Our challenge is like that of Paul in Athens. How to be a voice crying in the wilderness that offers an alternative the what seems to be incredibly steep odds. He presents a “god” that had no name, but he told them that he knew who that God was and then went on to talk about Christ and a God who created everything. Our challenge today is to talk about and show God as one of love and welcome. Maybe even start by affirming the person’s negative view. “Well if that was how I viewed God I wouldn’t be in church, but we understand God differently….” That’s one way to start the conversation. “You know that is not how I understand God,” is another alternative. It is important to start where the person is. Acknowledge that yes their hurt, anger, frustration, shame, whatever is real. Then offer the alternative. This takes courage and a willingness to be rejected, but we have to try to counter the negative that is out there. We are in many ways like Paul pushing against a vast tide of poor theology for so many.

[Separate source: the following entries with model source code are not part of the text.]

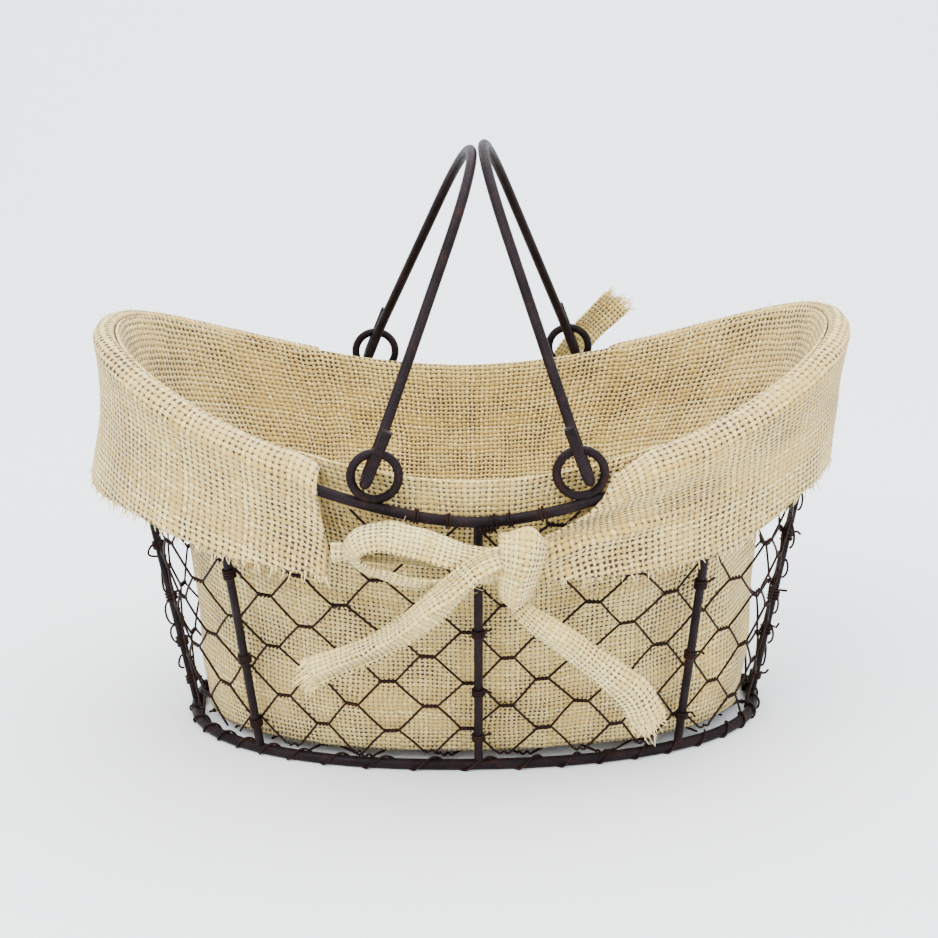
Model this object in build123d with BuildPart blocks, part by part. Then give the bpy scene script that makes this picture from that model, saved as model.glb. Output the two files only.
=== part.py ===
from build123d import *
import os
from math import ceil, copysign, cos, dist, floor, radians, sin, sqrt

# Oval wire basket, 124 mm high at its middle and 182 mm at its ends, with a cloth liner and two bails.
# Millimetres. +Z is up, +X runs along the oval, -Y is the side with the bow, and z = 0 is the floor.

# Frame: an oval base ring, a boat-shaped rim and eight stays between them.
BASE_LENGTH = 130.0  # half-lengths and half-depths, to the middle of the wire
BASE_DEPTH = 72.0
SIDE_LEAN_END = 0.1785  # how far the wall leans out for each millimetre of height
SIDE_LEAN_FRONT = 0.2385
OVAL_POWER = 2.2
BASE_WIRE = 4.8
RIM_WIRE = 4.6
STAY_WIRE = 3.8
RIM_LOW = 124.0
RIM_RISE = 58.0
RIM_RISE_POWER = 1.6
RIM_LENGTH = 162.0
WELD = 0.6  # how deep a welded wire runs into the one it meets
OVAL_POINTS = 32
WIRE_SPANS = 2
SOLVE_STEPS = 40  # repetitions when a point on the curved rim is solved for

# Each stay: its name, and its angle around the oval at the base and at the rim.
STAYS = {
    "stay_end_right": (0, 0),
    "stay_back_right": (49, 52.5),
    "stay_back_centre": (90, 90),
    "stay_back_left": (136, 133),
    "stay_end_left": (180, 180),
    "stay_front_left": (224, 227),
    "stay_front_centre": (270, 270),
    "stay_front_right": (311, 307.5),
}

# Handle rings, welded upright on the rim, and the hooks of the bails that hang in them.
RING_WIRE = 3.7
RING_RADIUS = 9.7
RING_X = {
    "front_left": -41.5,
    "front_right": 41.5,
    "back_left": -45.8,
    "back_right": 49.7,
}
HOOK_OUT = {"left": 4.0, "right": 3.6}  # the hook lies this far outward in its ring
HOOK_DROP = 3.0
HOOK_RADIUS = 4.8
HOOK_TAIL = 25.0
HOOK_SHANK = 12.0
BAIL_WIRE = 4.5
BAIL_HEIGHT = 126.5
BAIL_TAPER = 28.0  # degrees that each leg leans towards the other
BAIL_BEND = 20.0
BAIL_MEET_X = 3.0  # the two bails lean together above this x
BAIL_GAP = 0.5

# Hexagonal wire netting with level twists.
NET_WIRE = 0.85
NET_INSET = 2.65
NET_ROW = 12.7
NET_PERIODS = 21
NET_TWIST = 0.2  # share of a period that a twist takes
NET_GAP = 0.5  # half the distance between the two wires of a twist
NET_LOW = 6.4
NET_RIM_GAP = 3.8
NET_STEPS = 720
NET_ROWS = 13
NET_END_GAP = 0.02  # periods left free at each end of a bay
NET_CORNER_GAP = 0.007  # shares of a bay below which two corners are one
LAP_HEIGHT = 60.0  # the height where the netting's periods are measured round the wall
BASE_NET_HEIGHT = 3.4
BASE_NET_PERIOD = 34.7
BASE_NET_GAP = 1.0

TURN_GAP = 0.2
LACING_TURNS = 44
LACING_SHIFT = 0.3  # shares of one lacing pitch, which keeps the turns clear of the stays
LACING_FROM = -220
LACING_SWEEP = 260  # the turns stay open where the netting passes under them
RIM_TURN_X = (-26.0, -13.0, 5.0, 12.0, 25.0)
BINDING_SHARES = (0.12, 0.34, 0.56)  # heights of the binding turns on each stay

# Cloth: a liner that hangs inside, two cuffs folded out over the rim, and their ties.
CLOTH = 1.4
LINER_SECTIONS = (  # height, half-length and half-depth
    (5.2, 124.0, 67.0),
    (30.0, 128.5, 74.0),
    (60.0, 128.0, 80.5),
    (104.0, 130.5, 91.0),
    (126.0, 141.0, 94.0),
    (146.0, 149.0, 93.5),
    (196.0, 159.0, 97.0),
)
LINER_FLOOR = 2.0
FOLD_LOW = 139.0
FOLD_RISE = 50.0
FOLD_POWER = 1.9
SIDE_REACH = 150.0
CUFF_BOTTOM = (96.0, 174.0, 112.0)
CUFF_TOP = (198.0, 168.0, 110.5)
CUFF_HEM = ((57.0, 102.0), (98.0, 106.0), (138.0, 115.0), (180.0, 118.0))  # x and height
CUFF_REACH = 200.0  # the cuffs' outline is cut out past these
CUFF_CUT_TOP = 260.0
NOTCH_TOP = 150.0
NOTCH_FRONT = (68.0, 57.0)  # x at the fold and at the hem
NOTCH_BACK = (74.0, 68.0)
TIE_WIDTH = 18.0
TIE_Y = 104.5
TIE_THICK = 2.4
BAND_END = 60.0
BAND_END_BACK = 70.0
BAND_END_Z = 113.0
KNOT_FRONT = (16.0, 105.0)
KNOT_BACK = (34.0, 112.0)
KNOT_WIDTH = 16.0
KNOT_HEIGHT = 32.0
KNOT_DEEP = 12.0
KNOT_Y = 107.0
LOOP_CENTRE = (-23.0, 111.0)
LOOP_LENGTH = 31.5
LOOP_HEIGHT = 13.5
LOOP_Y = 108.0
LOOP_DEEP = 8.0
TAIL_Y = 116.4
TAIL_THICK = 1.6
TAILS = {  # start and end (x, z), width and side
    "tail_front_left": ((9.0, 102.0), (-69.0, 62.0), 11.0, -1),
    "tail_front_right": ((18.0, 92.0), (65.0, 35.0), 13.0, -1),
    "tail_back_up": ((40.0, 122.0), (74.0, 168.0), 13.0, 1),
    "tail_back_down": ((32.0, 98.0), (12.0, 44.0), 13.0, 1),
}

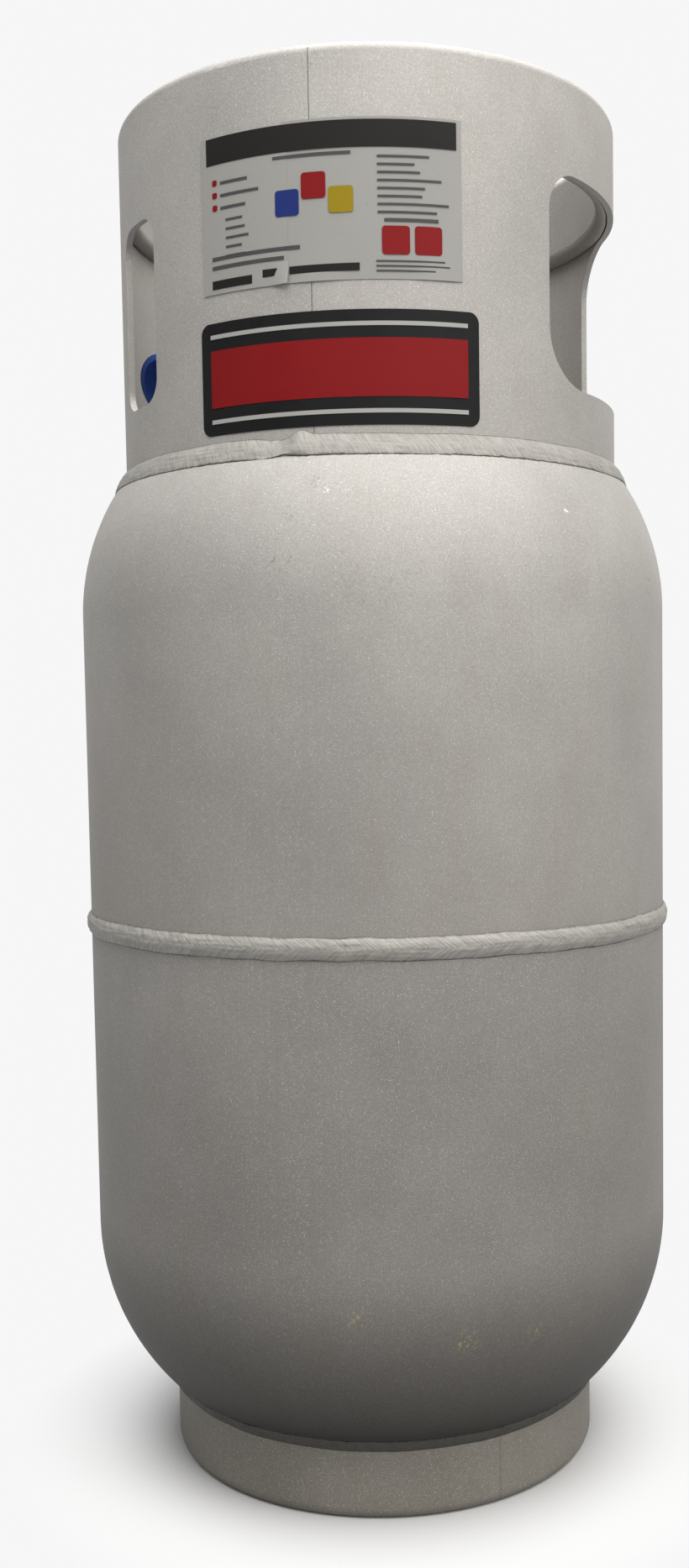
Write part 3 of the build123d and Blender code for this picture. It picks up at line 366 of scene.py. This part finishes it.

You see we must be a church of healing to counter all the hurt that is being done out there in the name of Christ. As I wrote that sentence an old song by Crosby Stills and Nash entitled Cathedral came to mind and it was one all about being rejected by a rejecting the church. “Get me out of here” was one of the lines. It was from when I was in High School so I guess that goes to prove just how old the problem was. There is also a Beatles song from the 60s along the same line so we have our work cut out for us, but just like Paul in Athens we can and must be faithful witnesses of a living loving God.